A growing number of foreign schools are showing interest in developing the educational market in China, said sources from a recent international forum of famous high school headmasters held here in Shanghai.
At the forum, Carolyn Shaw, headmistress of Roedean School, and Elizabeth Diggory, High Mistress of St. Paul's Girls School, both from Britain, expressed the wish of starting schools in China and enrolling Chinese students.
"While encouraging exchanges between Chinese and foreign middle schools, we should also welcome famous foreign schools to start up new school branches in China, and carry out cooperation in aspects such as exchange of students and training of teachers," said Hu Ruiwen, head of Shanghai Educational Science Institute.
Opening up China's educational market conforms with China's commitments made when it joined the World Trade Organization (WTO), said Hu.
With its huge source of students, China has great potential as a place to begin a new school.
"It will be an efficient choice to improve international cooperation by introducing foreign advanced teaching methods and courses," said Hu, who suggested an educational model for students' exchange program featuring two years' study in China and one more year overseas.

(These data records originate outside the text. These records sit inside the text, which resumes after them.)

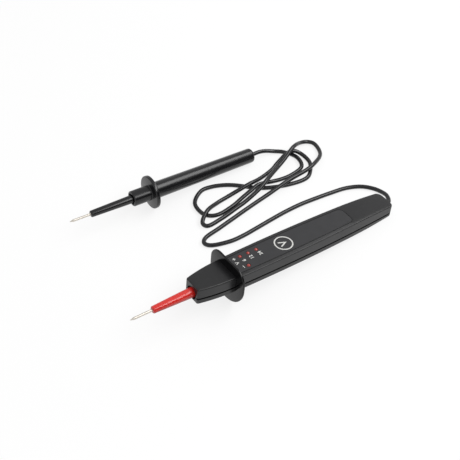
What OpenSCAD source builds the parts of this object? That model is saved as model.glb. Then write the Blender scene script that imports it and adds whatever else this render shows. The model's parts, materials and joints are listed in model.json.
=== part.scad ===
// Two-probe circuit test light: a slim tester with four lamps and a red-sleeved test pin,
// and a second probe with a bare pin, joined by one flexible cord. Both lie on a flat surface (z = 0).
// The tester lies along X, pin towards -X. Lengths along each probe are counted from its pin's point.

/* [Test pins] */
// Diameter of both pins
pin_d = 2; // [1.6:0.1:2.4]
// Diameter of each pin's root, inside its sleeve
pin_root_d = 1.6; // [1.4:0.1:1.7]
// Length of a pin's ground point
pin_point = 3; // [2:0.5:5]
// Width of the flat on the very point
pin_flat = 0.3; // [0.2:0.1:0.6]
// Bare length of the tester's pin
pin_out = 17.5; // [12:0.5:20]
// Bare length of the second probe's pin
ground_pin_out = 17.6; // [12:0.2:20]

/* [Red sleeve] */
// Length of the sleeve ahead of the nose
sleeve_out = 32.5; // [24:0.5:40]
// Sleeve diameter at its front
sleeve_front_d = 5.4; // [4.6:0.1:6]
// Sleeve diameter at the nose
sleeve_back_d = 7.8; // [7:0.1:8.4]
// Diameter of the collar that the nose holds
sleeve_collar_d = 10; // [9.4:0.1:10.6]
// Thickness of that collar
sleeve_collar_t = 2.4; // [1.6:0.1:3]

/* [Tester shell] */
// Length of the nose, from its front to the guard
nose_len = 30; // [26:1:36]
// Width of the nose at its front
nose_w = 15; // [14:0.5:16]
// Width of the neck that the guard sits on
neck_w = 22.6; // [22:0.1:23.6]
// Length of the body behind the guard
body_len = 153.4; // [146:0.2:164]
// Greatest width of the body
body_w = 25.2; // [24.6:0.2:28]
// Width the body would have at its end, before its corners are rounded
tail_w = 18; // [17:0.5:20]
// Distance from the guard to the widest place
belly_at = 48; // [40:1:56]
// Radius of the end's corners, seen from above
tail_corner_r = 5; // [4:0.5:6]
// Height of the flat top over the pin's axis
top_h = 8; // [7.6:0.1:9]
// Depth of the underside below the pin's axis
bottom_h = 6.1; // [5.8:0.1:7]
// Depth of the parting line below the pin's axis
parting_h = 1.4; // [1:0.1:1.8]
// Width of the slope between top and sides
shoulder_w = 2.8; // [2:0.1:3.4]
// Height of that slope
shoulder_h = 1.1; // [0.8:0.1:1.5]
// Length over which the end gets thinner
taper_len = 41; // [34:1:44]
// How far the top drops at the end
tail_drop = 1.8; // [1:0.1:2.2]
// How far the underside rises at the end
tail_rise = 1.5; // [1:0.1:2]
// Wall thickness
wall = 1.8; // [1.4:0.1:2.2]
// Width of the shadow gap along the parting line
groove_h = 0.7; // [0.4:0.1:1]
// Depth of the shadow gap
groove_depth = 0.5; // [0.3:0.1:0.8]

/* [Guard] */
// Radius of the guard's round lower half
guard_r = 19.9; // [18:0.1:22]
// Height of its flat top over the pin's axis
guard_top = 15.6; // [14:0.1:17]
// Radius of its two upper corners
guard_corner_r = 10; // [8:0.5:12]
// Thickness of the guard
guard_t = 1.6; // [1.4:0.1:2.4]
// Clearance of the guard on the neck
guard_gap = 0.15; // [0.1:0.05:0.25]

/* [Face and lamps] */
// Length of the label
label_len = 109; // [106:1:112]
// Distance from the guard to the label
label_at = 3; // [2:0.5:5]
// Thickness of the label, which is sunk flush
label_t = 0.25; // [0.2:0.05:0.4]
// Bare margin between the label and the top's edge
label_margin = 0.5; // [0.3:0.1:1]
// Lamp diameter
led_d = 3; // [2.8:0.1:3.2]
// How far a lamp stands out of the face
led_out = 0.6; // [0.4:0.1:1]
// Distance from the guard to the first lamps
led_at = 13.4; // [12:0.2:16]
// Distance between the lamps of the voltage row
led_pitch = 7.3; // [6.6:0.1:8]
// Distance of each row of lamps from the body's edge at its widest
led_edge = 7.3; // [6.8:0.1:7.8]

/* [Circuit] */
// Distance from the circuit board to the body's end
board_tail = 38.4; // [36:0.2:44]
// Width of the circuit board
board_w = 16; // [15:0.5:17]
// Thickness of the circuit board
board_t = 1.6; // [1.4:0.1:2]
// Distance from the guard to the board
board_at = 5; // [4:0.5:7]
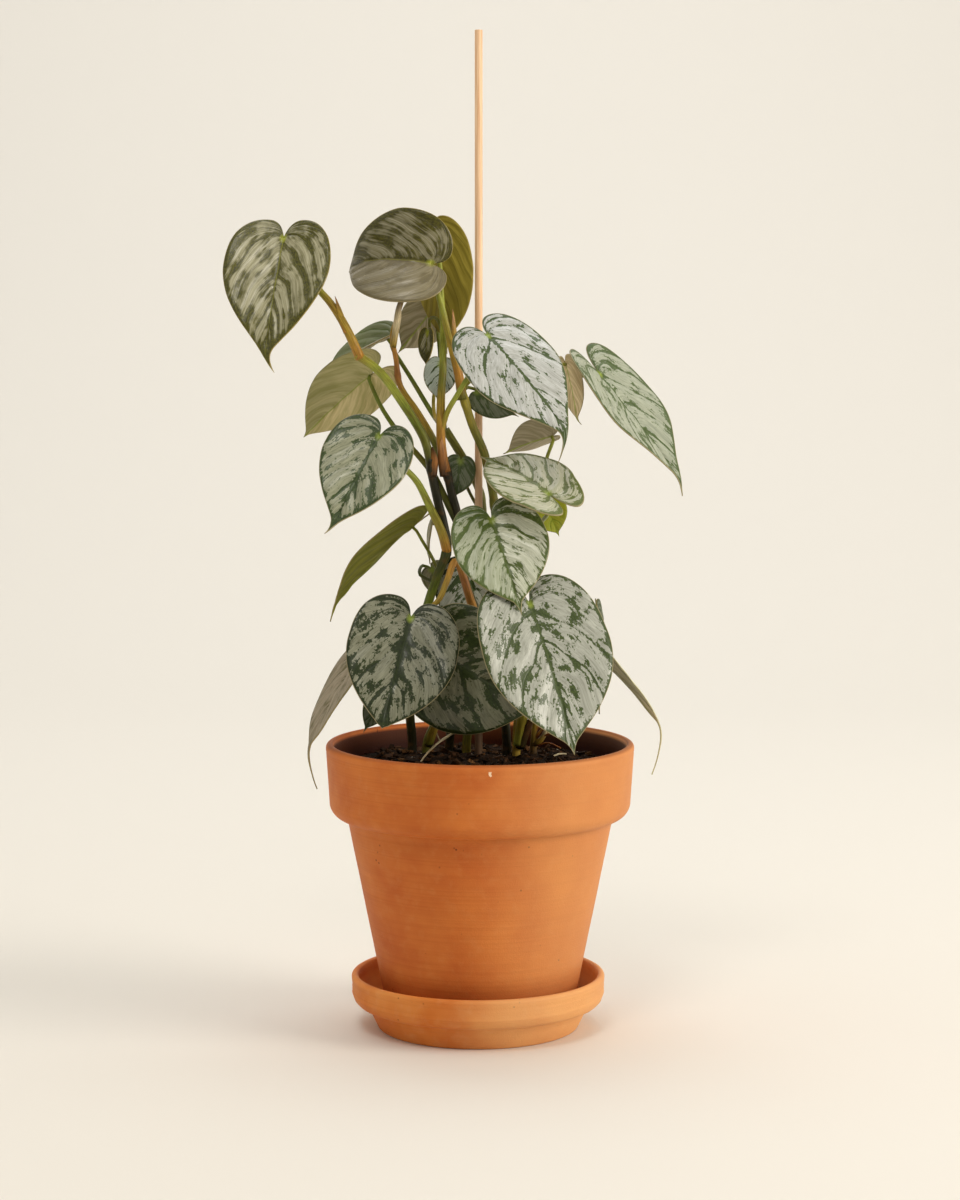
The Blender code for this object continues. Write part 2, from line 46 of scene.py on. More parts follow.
def linear(hexColour):
    channels = [int(hexColour[place:place + 2], 16) / 255 for place in (1, 3, 5)]
    return tuple(c / 12.92 if c <= 0.04045 else ((c + 0.055) / 1.055) ** 2.4 for c in channels) + (1.0,)


def addNode(tree, kind, inputs=None, **settings):
    # inputs go by name or number: in a MapRange 1 and 2 are the source's range, 3 and 4 the result's
    node = tree.nodes.new("ShaderNode" + kind)
    for setting, value in settings.items():
        setattr(node, setting, value)
    for socket, value in (inputs or {}).items():
        if isinstance(value, str):
            value = linear(value)
        if isinstance(value, bpy.types.Node):
            value = value.outputs[0]
        if isinstance(value, bpy.types.NodeSocket):
            tree.links.new(value, node.inputs[socket])
        else:
            node.inputs[socket].default_value = value
    return node


def newMaterial(name, **skinSettings):
    made = bpy.data.materials.new(name)
    made.use_nodes = True
    skin = made.node_tree.nodes["Principled BSDF"]
    for socket, value in skinSettings.items():
        value = linear(value) if isinstance(value, str) else value
        skin.inputs[socket.replace("_", " ")].default_value = value
    return made, made.node_tree


def laidOver(tree, colour, tint, source, ramp=(), **settings):
    # a tint over a colour; the ramp is the source's range, then the tint's share at its two ends;
    # 6 and 7 are a Mix node's two colours
    if ramp:
        source = addNode(tree, "MapRange", dict(enumerate((source, *ramp))), **settings)
    return addNode(tree, "Mix", {0: source, 6: colour, 7: tint}, data_type="RGBA").outputs[2]


def streaks(tree, way, stretch, shift=(0, 0, 0), **inputs):
    # noise drawn out along an axis: the smaller its number, the longer the streaks
    drawnOut = addNode(tree, "VectorMath", {0: way, 1: stretch, 2: shift}, operation="MULTIPLY_ADD")
    return addNode(tree, "TexNoise", {"Vector": drawnOut, "Scale": 1.0, "Detail": 3.0, **inputs})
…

Graham Able, vice-president of International Boys’ Schools Coalition, admitted Chinese students could do better than their counterparts of same age groups in western countries in mathematics and language skills. But they need to learn more from their western counterparts in such aspects as flexibility and abilities requiring the use of hands.
Victor Seddon, Executive Director of the UK Learning and Skills Council and also chairman of the Cambridge Tutors College Educational Trust, said he believed Chinese schools initiative to seek international cooperation symbolizes a cultural change in the Chinese society.
Participants to the forum agreed that cooperation should be on an equal basis and of mutual benefit.
"We must always proceed from the actual conditions of China and can never fully copy foreign experience in developing the Chinese educational market," said Hu Ruiwen, head of Shanghai Educational Science Institute.